Ehem. Zigarrenfabrik „B. Hochherr & Co GmbH“
In der Endphase der Weimarer Republik ließ die Heidelberger Zigarrenfabrik „Hochherr & Co GmbH“ in der dortigen Weststadt an der Ringstraße einen damals modernen Fabrikbau im Bauhaustil erstellen, der sich – durch Aufstockungen und Umbauten im Laufe der Zeit verändert - erhalten hat.
Dabei handelt es sich um ein dreieckiges Stahlskelettgebäude mit Klinkerfassade und dreieckigem Innenhof. Die Klinkerfassade wurde durch sogenannte Rollschichten – Reihen mit senkrecht stehenden Klinkern – gegliedert. Ursprünglich geplante Scheddächer, die dem Dachbereich teilweise eine sägeförmige Silhouette verliehen hätten, kamen wegen des Widerstands der Stadt Heidelberg nicht zur Ausführung. Anfänglich enthielt die Fabrik auch Wohnungen für die Werkmeister. Das Bauwerk wurde später durch Aufstockungen und Umbauten verändert; insbesondere wurden die Fenster vergrößert, wodurch auch einige der Rollschichten verloren gingen. Die historischen Fenster sind nur im Erdgeschoß teilweise erhalten. Die ursprüngliche Bausubstanz ist an den dunkleren Klinkern erkennbar.
Zigarrenfabrik
Bürogebäude
Die Zigarrenfabrik wurde 1898 von Bernhard Hochherr (1870-1942) in Massenbachhausen im südöstlichen Kraichgau begründet. Schnell richtete das Unternehmen Filialbetriebe in anderen Kraichgau-Gemeinden ein. 1908 schied der Firmengründer Bernhard Hochherr aus dem Unternehmen aus und die Fabrik wurde von seinen jüngeren Brüdern Ferdinand Hochherr (geboren 1873) und Simon Hochherr (geboren 1883) weiterbetrieben. 1911 verlegte sie ihren Hauptsitz nach Walldorf und zog im Inflationsjahr 1923 schließlich nach Heidelberg um. 1925 beschäftigte das Unternehmen an verschiedenen Standorten 413 Arbeitnehmer. Zunächst im Stadtteil Neuenheim ansässig, ließ die Firma ab 1929 an der Ringstraße auf einem dreieckigen, von Hilda- und Kaiserstraße begrenzten Grundstück, nach Plänen des Frankfurter Architekten Fritz Nathan ein neues Fabrikgebäude im Bauhausstil erstellen.

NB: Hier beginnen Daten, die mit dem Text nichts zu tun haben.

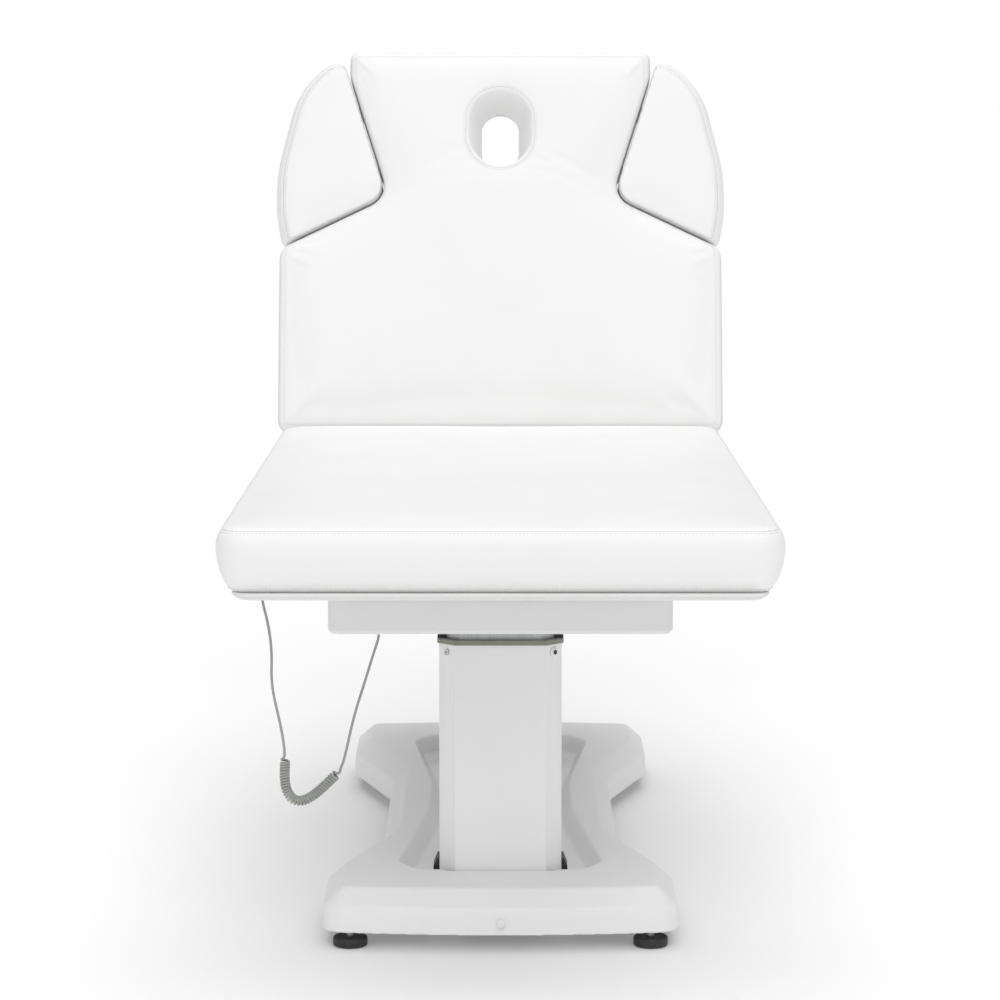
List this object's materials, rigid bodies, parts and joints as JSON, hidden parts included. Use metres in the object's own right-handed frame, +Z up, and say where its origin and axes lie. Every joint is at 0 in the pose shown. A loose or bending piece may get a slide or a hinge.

Die im Herbst 1929 begonnene Weltwirtschaftskrise hatte spürbare Auswirkungen auf den Geschäftsgang der Fabrik. Im September 1931 musste die Produktion von Stumpen eingestellt werden.
Während des Dritten Reichs wurden die jüdischen Eigentümer aus der Firma gedrängt. Im Mai 1938 trat das Unternehmen „Kessing und Thiele“ aus Bünde bei Bielefeld als Teilhaber ein. Wenige Wochen später schieden Ferdinand und Simon Hochherr aus dem Unternehmen aus. 1939 wurde der Firmenname in „Thiele & Co“ geändert; das bisherige Firmenlogo aber beibehalten. Nach dem Ausstieg aus dem Unternehmen konnten Ferdinand und Simon Hochherr nach Holland emigrieren, wurden aber 1943 in Sobibor bzw. 1944 in Auschwitz Opfer des Rassenwahns. Ferdinand Hochherr hatte mit seiner Frau Eva und den Kindern in den 1930er Jahren unweit der Fabrik in der Kaiserstraße 29 gewohnt. Heute erinnern dort mehrere Stolpersteine an sie.
1956 verkauften die Erben von Ferdinand und Simon Hochherr das Fabrikgebäude an das Bekleidungsunternehmen „Betty Barclay“. Heute wird das Anwesen als Bürogebäude genutzt.
- Heinrich Hörtdörfer, Die Cigarren- und Stumpenfabrik B. Hochherr & Co GmbH in Heidelberg, in: Heidelberg – Jahrbuch zur Geschichte der Stadt 26 (2022), S. 167-175.
- Andreas Schenk, Die Zigarrenfabrik und ihr Architekt Fritz Nathan, in: Heidelberg – Jahrbuch zur Geschichte der Stadt 26 (2022), S. 177-181.